SET PROBLEM: Please give back word for word the lines below, from the first one through the one with "outer skin: a".
>> BEGIN
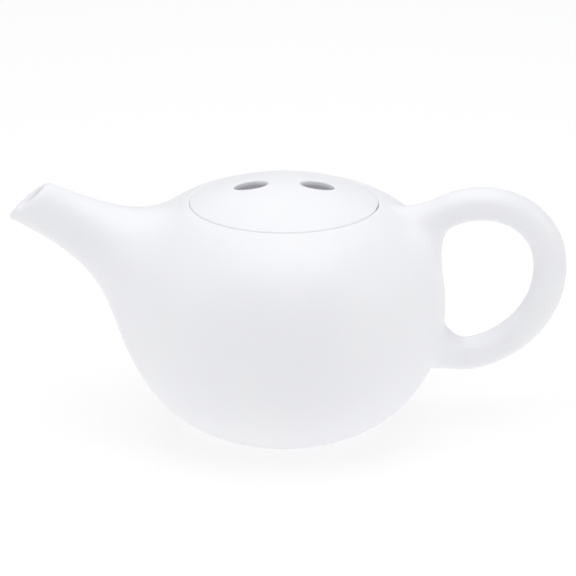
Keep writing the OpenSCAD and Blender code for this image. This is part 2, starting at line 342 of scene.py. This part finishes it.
# ---- The pot's wall, which the spout and the handle grow from ----


@dataclass(frozen=True)
class PotWall:
    """The pot's outer skin: a curve from the foot ring over the belly to the lid's seam, turned."""

    belly_r: float
    belly_z: float = 59.0
    foot_r: float = 31.0
    foot_h: float = 1.4
    rim_r: float = 43.0
    rim_z: float = 109.5
    foot_slope: float = 9.5
    rim_slope: float = 17.0
    # Lengths of the curve's tangents, as shares of each run.
    foot_pull: float = 0.49
    belly_under_pull: float = 0.634
    belly_over_pull: float = 0.65
    rim_pull: float = 0.51
    table_steps: int = 400

    def lower(self, steps: int) -> np.ndarray:
        """[r, z] points from the foot ring to the belly."""
        lean = math.radians(self.foot_slope)
        start = np.array([self.foot_r, self.foot_h])
        pull = self.foot_pull * self.foot_r * np.array([math.cos(lean), math.sin(lean)])
        return curve([start, start + pull,
                      [self.belly_r, self.belly_z - self.belly_under_pull * (self.belly_z - self.foot_h)],
                      [self.belly_r, self.belly_z]], steps)

    def upper(self, steps: int) -> np.ndarray:
        """[r, z] points from the belly to the seam."""
        lean = math.radians(self.rim_slope)
        end = np.array([self.rim_r, self.rim_z])
        pull = self.rim_pull * (self.belly_r - self.rim_r) * np.array([math.cos(lean), -math.sin(lean)])
        return curve([[self.belly_r, self.belly_z],
                      [self.belly_r, self.belly_z + self.belly_over_pull * (self.rim_z - self.belly_z)],
                      end + pull, end], steps)

    @cached_property
    def skin(self) -> np.ndarray:
        """Fine [r, z] points of the whole skin."""
        return np.vstack([self.lower(self.table_steps), self.upper(self.table_steps)[1:]])

    @cached_property
    def along(self) -> np.ndarray:
        """Distance of each skin point from the foot ring, along the skin."""
        return np.concatenate([[0.0], np.cumsum(np.linalg.norm(np.diff(self.skin, axis=0), axis=1))])

    @cached_property
    def inward(self) -> np.ndarray:
        """Direction into the wall at each skin point."""
        way = unit(np.gradient(self.skin, axis=0))
        return np.stack([-way[:, 1], way[:, 0]], axis=-1)

    def along_at_z(self, z: float | np.ndarray) -> float | np.ndarray:
        """Distance along the skin at a height."""
        return np.interp(z, self.skin[:, 1], self.along)

    def along_at_r(self, r: float) -> float:
        """Distance along the skin at a radius on the shoulder."""
        top = slice(self.table_steps, None)
        return float(np.interp(-r, -self.skin[top, 0], self.along[top]))

    def point(self, side: int, turn: np.ndarray, along: np.ndarray, depth: float = 0.0) -> np.ndarray:
        """Point on the wall.

        Args:
            side: -1 on the spout's side, 1 on the handle's.
            turn: Angle from the X axis, in radians.
            along: Distance along the skin.
            depth: Distance into the wall.

        Returns:
            The point or points.
        """
        r = np.interp(along, self.along, self.skin[:, 0] + depth * self.inward[:, 0])
        z = np.interp(along, self.along, self.skin[:, 1] + depth * self.inward[:, 1])
        return np.stack([side * r * np.cos(turn), r * np.sin(turn), z], axis=-1)


@dataclass(frozen=True)
class Root:
    """The patch of wall that a spout or a handle's end grows from."""

    wall: PotWall
    side: int
    low: float
    high: float
    half_turn: float

    def place(self, angle: np.ndarray, rho: float | np.ndarray = 1.0) -> tuple[np.ndarray, np.ndarray]:
        """Turn and distance along the wall; rho is 1 on the outline, and angle 0 is the top."""
        turn = rho * math.radians(self.half_turn) * np.sin(angle)
        return turn, (self.low + self.high) / 2 + rho * np.cos(angle) * (self.high - self.low) / 2

    def ring(self, angle: np.ndarray, rho: float = 1.0, depth: float = 0.0) -> np.ndarray:
        """Points of the patch at a share rho of its outline."""
        turn, along = self.place(angle, rho)
        return self.wall.point(self.side, turn, along, depth)

    def outward(self, angle: np.ndarray) -> np.ndarray:
        """Direction in the wall's skin that leads out of the patch."""
        near = 0.02
        return unit(self.ring(angle, 1 + near) - self.ring(angle, 1 - near))


# ---- Pot ----


@dataclass
class Pot:
    """The slip-cast pot: wall, foot ring, shelf for the lid and pierced strainer."""

    wall: PotWall
    wall_t: float = 4.0
    foot_w: float = 3.0
    foot_edge: float = 1.0
    foot_round: float = 0.5
    recess_rise: float = 0.2
    gallery_deep: float = 3.6
    gallery_t: float = 4.0
    mouth_r: float = 37.5
    lid_gap: float = 0.045
    lip_round: float = 0.8
    strainer_d: float = 5.0
    strainer_pitch: float = 8.5
    strainer_z: float = 80.0
    columns: int = 288

    @property
    def shelf_z(self) -> float:
        """Height of the shelf that carries the lid."""
        return self.wall.rim_z - self.gallery_deep

    @property
    def foot_ring(self) -> tuple[float, float]:
        """Outer and inner radius of the foot ring's standing face."""
        outer = self.wall.foot_r - self.foot_edge
        return outer, outer - self.foot_w

    def profile(self) -> np.ndarray:
        """The wall's section, from the middle of the underside round to the middle of the floor."""
        wall, edge = self.wall, self.wall.rim_r + self.lid_gap
        outside = np.vstack([wall.lower(70), wall.upper(90)[1:]])
        lip_r = edge + EDGE_CLEAR * self.lip_round
        outside = outside[(outside[:, 1] < wall.belly_z) | (outside[:, 0] > lip_r)]
        lip_z = float(np.interp(-edge, -wall.upper(400)[:, 0], wall.upper(400)[:, 1]))
        ring_out, ring_in = self.foot_ring
        recess_z, shelf_low = wall.foot_h + self.recess_rise, self.shelf_z - self.gallery_t
        foot = rounded([
            (0, recess_z, 0), (ring_in - self.foot_edge, recess_z, self.foot_round),
            (ring_in, 0, self.foot_round), (ring_out, 0, self.foot_round), (wall.foot_r, wall.foot_h, 0)])
        gallery = rounded([
            (*outside[-1], 0), (edge, lip_z, self.lip_round), (edge, self.shelf_z, 0.6),
            (self.mouth_r, self.shelf_z, 1.0), (self.mouth_r, shelf_low, 1.2),
            (wall.belly_r * 0.68, shelf_low, 0)])
        inner = wall.skin + self.wall_t * wall.inward
        inner = inner[(inner[:, 1] > wall.foot_h + self.wall_t) & (inner[:, 1] < shelf_low)][::-8]
        return np.vstack([foot, outside[1:-1], gallery[:-1], inner, [[0, wall.foot_h + self.wall_t]]])

    def strainer_cutter(self) -> bpy.types.Object:
        """A cluster of round punches, square to the wall behind the spout."""
        along = self.wall.along_at_z(self.strainer_z)
        inward = self.wall.inward[np.searchsorted(self.wall.along, along)]
        middle = self.wall.point(-1, np.array(0.0), np.array(along))
        tilt = math.atan2(inward[1], -inward[0])
        turned = Matrix.Rotation(math.pi / 2 + tilt, 3, "Y")
        punches = SkinMesh()
        reach, r, soft = 3 * self.wall_t, self.strainer_d / 2, 0.7
        # The punch flares a little where it leaves each face of the wall, which softens the rims.
        shape = np.array([[0, -reach], [r + soft, -reach], [r + soft, -soft / 2], [r, soft],
                          [r, self.wall_t - soft], [r + soft, self.wall_t + soft / 2],
                          [r + soft, self.wall_t + reach], [0, self.wall_t + reach]])
        ring = revolve(shape, full_turn(40))
        for i in range(-2, 3):
            for j in range(-2, 3):
                if abs(i + j) <= 2:
                    across = np.array([(i + j / 2) * self.strainer_pitch,
                                       j * math.sqrt(3) / 2 * self.strainer_pitch, 0])
                    punches.add_rings((ring + across) @ np.array(turned).T + middle)
        return punches.make("strainer_punches")

    def build(self) -> None:
        """Makes the pot and pierces its strainer."""
        skin = SkinMesh()
        skin.add_rings(revolve(self.profile(), full_turn(self.columns)))
        pot = skin.make("pot_wall")
        punches = self.strainer_cutter()
        pierce = pot.modifiers.new("strainer", "BOOLEAN")
        pierce.object, pierce.solver, pierce.operation = punches, "EXACT", "DIFFERENCE"
        seen = bpy.context.evaluated_depsgraph_get()
        pierced = bpy.data.meshes.new_from_object(pot.evaluated_get(seen))
        pot.modifiers.clear()
        pot.data = pierced
        bpy.data.objects.remove(punches)
        pierced.shade_smooth()
        pierced.set_sharp_from_angle(angle=math.radians(40))
        dress(pot, "pot_body", Body.POT, [SATIN_GLAZE, BARE_BISCUIT, LINING_GLAZE_WITH_PAINTED_GLOW])
        self.share_out_finishes(pot)

    def share_out_finishes(self, pot: bpy.types.Object) -> None:
        """Leaves the foot ring's standing face unglazed and lines the inside with the glaze that carries a
        painted glow.

        Args:
            pot: The pot's object, with its three finishes in its slots.
        """
        wall, slack = self.wall, 0.5
        ring_out, ring_in = self.foot_ring
        for face in pot.data.polygons:
            r, z = math.hypot(face.center.x, face.center.y) / MM, face.center.z / MM
            if z < slack:
                face.material_index = int(ring_in - 2 * self.foot_edge < r < ring_out + self.foot_edge)
            elif wall.foot_h + self.wall_t - 0.1 < z < self.shelf_z - slack:
                mid_wall = np.interp(z, wall.skin[:, 1], wall.skin[:, 0]) - self.wall_t / 2
                # Inner faces get the lining, whose glow is painted light standing in for bounced light.
                face.material_index = 2 if r < mid_wall else 0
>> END
ANSWER IN FULL:
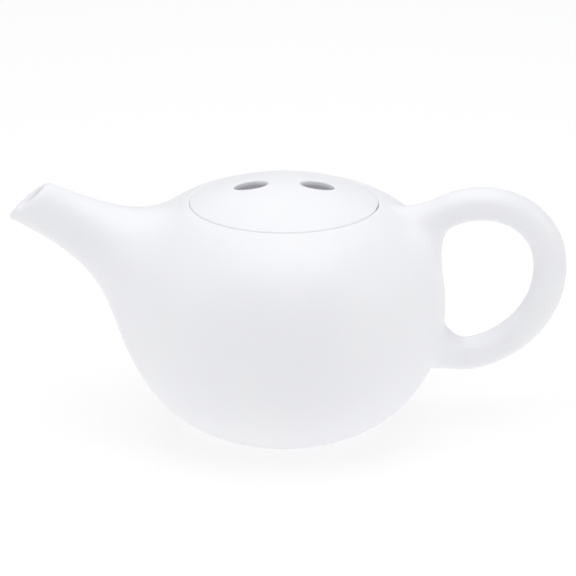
Keep writing the OpenSCAD and Blender code for this image. This is part 2, starting at line 342 of scene.py. This part finishes it.
# ---- The pot's wall, which the spout and the handle grow from ----


@dataclass(frozen=True)
class PotWall:
    """The pot's outer skin: a curve from the foot ring over the belly to the lid's seam, turned."""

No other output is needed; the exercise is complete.